Ooperipatellus cynocephalus

Scientific classification
- Kingdom: Animalia
- Phylum: Onychophora
- Family: Peripatopsidae
- Genus: Ooperipatellus
- Species: O. cynocephalus
- Binomial name: Ooperipatellus cynocephalus Lord & Giribet, 2026

= Ooperipatellus cynocephalus =

- Genus: Ooperipatellus
- Species: cynocephalus
- Authority: Lord & Giribet, 2026

Species of egg-laying Peripatopsid velvet worm

Ooperipatellus cynocephalus is a species of velvet worm in the family Peripatopsidae. Like all velvet worms in the genus Ooperipatellus, this species is oviparous, and like most species in this genus, this velvet worm features 14 pairs of legs. This velvet worm is found on the island of Tasmania in Australia.

== Discovery ==
This species was first described in 2026 by Arianna Lord, Shahan Derkarabetian, Shoyo Sato, and Gonzalo Giribet, biologists at the Museum of Comparative Zoology at Harvard University, based on two female specimens collected at different sites in Tasmania in 2023. The authors found the holotype at an elevation of 264 meters in the Dial Range Reserve and the paratype at an elevation of 311 meters at Nelson Falls. Both type specimens are deposited in the Museum of Comparative Zoology.

== Distribution ==
Both specimens of this velvet worm were found in northwestern Tasmania. Authorities suspect that the range of this species is confined to this quadrant of the island. This range overlaps with the ranges of two other species in the same genus, O. cryptus and O. decoratus.

== Description ==
This species features 14 leg pairs, with the last leg pair well developed and used for walking. Preserved specimens can reach 14 mm in length and 3 mm in width. The dorsal surface of the body usually features 12 plicae (transverse ridges) per segment. Each foot features three complete spinous pads, and most feet also feature a fragmented fourth pad proximal to the others. On the fourth and fifth leg pairs, a nephridial tubercle divides the third pad into two parts. The distal end of each foot features paired claws and three distal papillae. Females feature a large ovipositor pointed toward the rear, with a gonopore in the form of a longitudinal slit at the distal end. The anus is located at the terminal end of the body.

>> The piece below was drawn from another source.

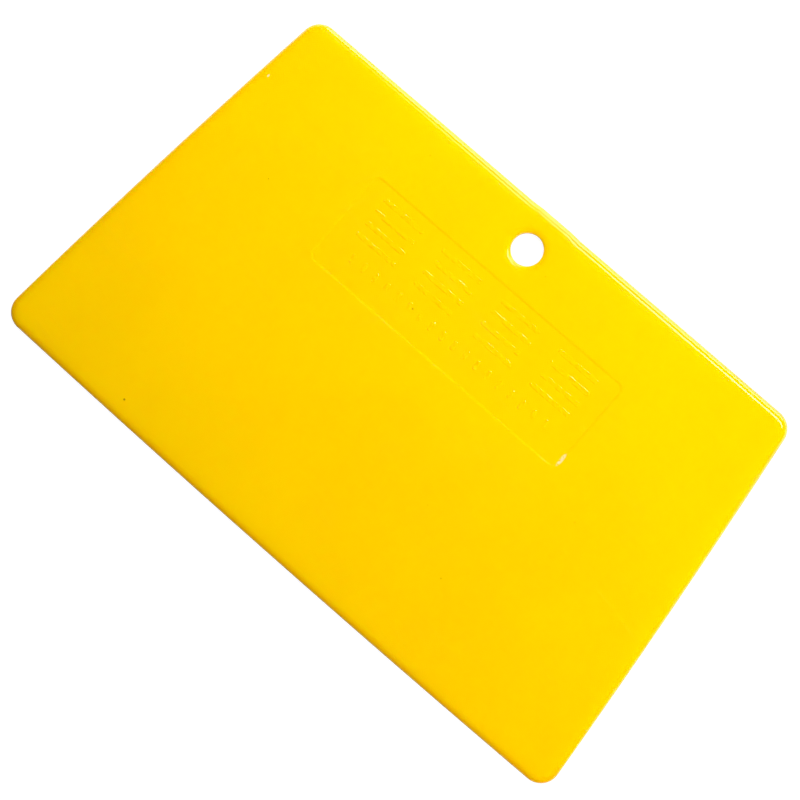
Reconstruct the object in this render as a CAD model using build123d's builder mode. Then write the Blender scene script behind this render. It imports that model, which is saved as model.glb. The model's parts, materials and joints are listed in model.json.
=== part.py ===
"""Squeegee applicator: a hand-held plastic card for pressing film flat, moulded as one piece.

The card is a shallow trapezoid. Its longer edge is the thin working edge, and its shorter edge is the
thick one that is held, with a hang hole through it. The front face slopes down towards the working
edge, and carries a sunk panel with raised grip bars and a row of pips. The back face is flat.

Frame: millimetres. The back face is z = 0 and +Z points out of the front face. +X runs along the long
edges and +Y points at the hang hole. The origin is under the middle of the bounding box.
"""

from build123d import *
from math import atan, cos, degrees, radians, sin
import os

# Outline, between the sharp corners that the corner radius then rounds off.
WORKING_EDGE = 133.35
HELD_EDGE = 112.75
HEIGHT = 79.5
WORKING_BOW = 0.70  # how far the middle of the working edge stands out past its two corners
SIDE_BOW = 0.45
CORNER_RADIUS = 3.7

# Section.
HELD_THICKNESS = 3.0
WORKING_THICKNESS = 1.6
EDGE_RADIUS = 0.7

# Trimmed stub on the held edge, where the plastic entered the mould.
GATE_WIDTH = 9.5
GATE_DEPTH = 1.5
GATE_PROUD = 0.15
GATE_DRAFT = 30

# Hang hole.
HOLE_RADIUS = 3.0
HOLE_INSET = 7.3  # from the held edge to the hole's centre
HOLE_RIM_RADIUS = 0.9

# Sunk panel on the front face.
PANEL_WIDTH = 58.9
PANEL_HEIGHT = 19.2
PANEL_INSET = 14.7  # from the held edge to the panel's near edge
PANEL_CORNER = 1.4
PANEL_DEPTH = 0.1
PANEL_DRAFT = 40

# Raised relief on the panel's floor: blocks of grip bars, and a row of pips nearer the working edge.
BLOCKS = 4
BLOCK_PITCH = 13.9
BARS_PER_BLOCK = 4
BAR_LENGTH = 9.4
BAR_WIDTH = 1.0
BAR_PITCH = 2.6
BARS_ABOVE_MIDDLE = 3.2
PIPS = 18
PIP_PITCH = 2.7
PIP_LENGTH = 2.0
PIP_WIDTH = 0.8
PIPS_BELOW_MIDDLE = 4.7
RELIEF_HEIGHT = 0.09
RELIEF_DRAFT = 25

# Places worked out from those sizes.
HELD_Y = (HEIGHT + WORKING_BOW - GATE_PROUD) / 2
WORKING_Y = HELD_Y - HEIGHT
SLOPE = (HELD_THICKNESS - WORKING_THICKNESS) / (HEIGHT + WORKING_BOW)
TILT = degrees(atan(SLOPE))
HOLE_Y = HELD_Y - HOLE_INSET
PANEL_Y = HELD_Y - PANEL_INSET - PANEL_HEIGHT / 2


def front_plane(y, below=0.0):
    """The plane of the sloping front face, with its origin over y, sunk by the given depth."""
    z = HELD_THICKNESS - SLOPE * (HELD_Y - y)
    normal = (0, -sin(radians(TILT)), cos(radians(TILT)))
    return Plane(origin=(0, y, z), x_dir=(1, 0, 0), z_dir=normal).offset(-below)


with BuildPart() as squeegee_card:
    # Flat blank: the long edge and both sides bow gently outwards, and the held edge is straight.
    with BuildSketch(Plane.XY):
        with BuildLine():
            held_left, held_right = (-HELD_EDGE / 2, HELD_Y), (HELD_EDGE / 2, HELD_Y)
            working_left, working_right = (-WORKING_EDGE / 2, WORKING_Y), (WORKING_EDGE / 2, WORKING_Y)
            Line(held_left, held_right)
            SagittaArc(held_right, working_right, SIDE_BOW)
            SagittaArc(working_right, working_left, WORKING_BOW)
            SagittaArc(working_left, held_left, SIDE_BOW)
        make_face()
        fillet(vertices(), radius=CORNER_RADIUS)
    extrude(amount=HELD_THICKNESS)

    # The front face slopes down from the held edge to the working edge.
    split(bisect_by=front_plane(HELD_Y), keep=Keep.BOTTOM)

    # Both rims are rounded all the way round, so no edge can mark the film.
    front_rim = faces().sort_by(Axis.Z)[-1].edges()
    back_rim = faces().sort_by(Axis.Z)[0].edges()
    fillet(front_rim + back_rim, radius=EDGE_RADIUS)

    # Stub of the trimmed gate, on the flat of the held edge.
    with BuildSketch(Plane.XZ.offset(-HELD_Y)):
        with Locations((0, HELD_THICKNESS / 2)):
            SlotOverall(GATE_WIDTH, GATE_DEPTH)
    extrude(amount=-GATE_PROUD, taper=GATE_DRAFT)

    # Hang hole, with both of its rims rounded over.
    with Locations((0, HOLE_Y)):
        Hole(radius=HOLE_RADIUS)
    hole_rims = edges(Select.LAST).filter_by(GeomType.LINE, reverse=True)
    fillet(hole_rims, radius=HOLE_RIM_RADIUS)

    # Sunk panel with drafted walls.
    with BuildSketch(front_plane(PANEL_Y)):
        RectangleRounded(PANEL_WIDTH, PANEL_HEIGHT, PANEL_CORNER)
    extrude(amount=-PANEL_DEPTH, taper=PANEL_DRAFT, mode=Mode.SUBTRACT)

    # Blocks of grip bars and the row of pips stand on the panel's floor, lower than the front face.
    with BuildSketch(front_plane(PANEL_Y, below=PANEL_DEPTH)):
        with Locations((0, BARS_ABOVE_MIDDLE)):
            with GridLocations(BLOCK_PITCH, BAR_PITCH, BLOCKS, BARS_PER_BLOCK):
                SlotOverall(BAR_LENGTH, BAR_WIDTH)
        with Locations((0, -PIPS_BELOW_MIDDLE)):
            with GridLocations(PIP_PITCH, 1, PIPS, 1):
                SlotOverall(PIP_LENGTH, PIP_WIDTH, rotation=90)
    extrude(amount=RELIEF_HEIGHT, taper=RELIEF_DRAFT)

squeegee_card.part.label = "squeegee_card"

os.makedirs("parts", exist_ok=True)
export_step(squeegee_card.part, "parts/squeegee_card.step")
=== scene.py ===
"""Squeegee applicator: the looks of a one-piece yellow plastic card, in metres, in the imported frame.

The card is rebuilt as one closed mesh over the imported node: a crowned front face whose rim rounds over
to the parting line, a hang hole with soft lips, a shallow sunk panel with grip bars and pips, a trimmed
gate on the held edge, and a flat back. Lengths below are in millimetres until MM turns them to metres.
"""

import json
import math

import bpy
from mathutils import Euler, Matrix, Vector, noise
from mathutils.geometry import delaunay_2d_cdt


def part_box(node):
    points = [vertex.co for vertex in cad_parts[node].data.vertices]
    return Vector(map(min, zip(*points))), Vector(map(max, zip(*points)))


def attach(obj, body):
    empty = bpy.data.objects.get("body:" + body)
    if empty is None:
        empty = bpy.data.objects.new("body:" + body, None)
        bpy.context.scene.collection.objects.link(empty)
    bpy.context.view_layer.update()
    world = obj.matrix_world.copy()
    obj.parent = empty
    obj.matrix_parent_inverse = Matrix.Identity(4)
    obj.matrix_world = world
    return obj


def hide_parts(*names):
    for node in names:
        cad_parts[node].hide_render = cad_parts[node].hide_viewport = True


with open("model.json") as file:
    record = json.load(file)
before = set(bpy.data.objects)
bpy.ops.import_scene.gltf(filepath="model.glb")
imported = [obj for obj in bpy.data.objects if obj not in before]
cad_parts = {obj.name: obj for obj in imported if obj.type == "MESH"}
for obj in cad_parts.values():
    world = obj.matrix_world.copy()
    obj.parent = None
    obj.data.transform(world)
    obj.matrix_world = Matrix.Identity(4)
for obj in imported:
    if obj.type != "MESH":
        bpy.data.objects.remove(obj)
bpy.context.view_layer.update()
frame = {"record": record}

MM = 0.001
CARD_NODE = "squeegee_card"

# The card's outline, between the sharp corners.
WORKING_EDGE = 133.35
HELD_EDGE = 112.75
HEIGHT = 79.5
WORKING_BOW = 0.70
SIDE_BOW = 0.45
HELD_BOW = 0.02  # all but straight
CORNER_RADIUS = 3.7
GATE_PROUD = 0.15

# The card's section.
HELD_THICKNESS = 3.0
WORKING_THICKNESS = 1.6

# Rim roundings: each is a quarter of a superellipse, WIDTH across the face and POWER in fullness. The
# first ring is FACE_ANGLE round from the face, as there the curve is all but level with it.
FACE_ANGLE = 2.0
FRONT_RIM_WIDTH = 4.0
FRONT_RIM_POWER = 3.0
FRONT_RIM_SHARE = 0.58  # the part of the thickness that is in front of the parting line
BACK_RIM_WIDTH = 1.0
BACK_RIM_POWER = 2.0
PARTING_RIDGE = 0.03
PARTING_WIDTH = 0.12
PARTING_SHAPE = ((1, 0), (0.4, 1), (-0.4, 1), (-1, 0))  # half widths up, and share of the ridge out
GATE_MIDDLE = 0.8
GATE_HALF_WIDTH = 3.4
GATE_RAMP = 2.2
GATE_NEAR = 1.0  # the gate only shapes points this close to the held edge
GATE_SHARPENS = 0.28  # share by which the rim rounding gets narrower at the gate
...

The dorsal surface of this velvet worm displays patterns that vary among specimens. For example, the holotype is brown-orange with a dark longitudinal line on each side above the legs, but the paratype displays an orange pattern on a background that is nearly black. A distinct line runs down the middle of the back in each specimen. The ventral surface of each specimen is pale with a diffuse dark longitudinal line on each side interior to the legs. The spinous pads are dark, and the ovipositor is nearly white.

This species shares an extensive set of traits with two other species in the same genus, O. cryptus and O. decoratus, which are both found in the same quadrant of Tasmania as O. cynocephalus. For example, like all Ooperipatellus species, each of these three velvet worms features feet with three distal papillae and lays eggs using an ovipositor with a longitudinal slit as the gonopore. Furthermore, each of these three species features 14 leg pairs with the last pair fully developed.

The species O. cynocephalus can be distinguished from O. cryptus and O. decoratus, however, based on other features. For example, the dorsal surface is pale in O. cryptus but features dark pigment in O. cynocephalus. Similarly, this surface distinguishes O. decoratus from O. cynocephalus: A distinctive pattern formed by pairs of large primary papillae on each segment appears on the dorsal surface of O. decoratus, but these conspicuous papillae are absent in O. cynocephalus.

== Phylogeny ==
A phylogenetic analysis of the genus Ooperipatellus based on molecular data places O. cynocephalus in a clade with a sister group formed by two more Tasmanian species in the same genus, O. notus and O. spenceri. These three species form a sister group for a fourth Tasmanian species, O. mathinnae. This phylogenetic tree indicates that these four species are more closely related to one another than to the other species of Ooperipatellus in this analysis.

== Etymology ==
The velvet worm O. cynocephalus takes its species name from the extinct Tasmanian tiger, Thylacinus cynocephalus. The species name of O. cynocephalus refers to the pattern observed on the dorsal surface of the holotype specimen, which features black stripes on an orange background. This pattern is reminiscent of the stripes of the Asian tiger or the Tasmanian tiger.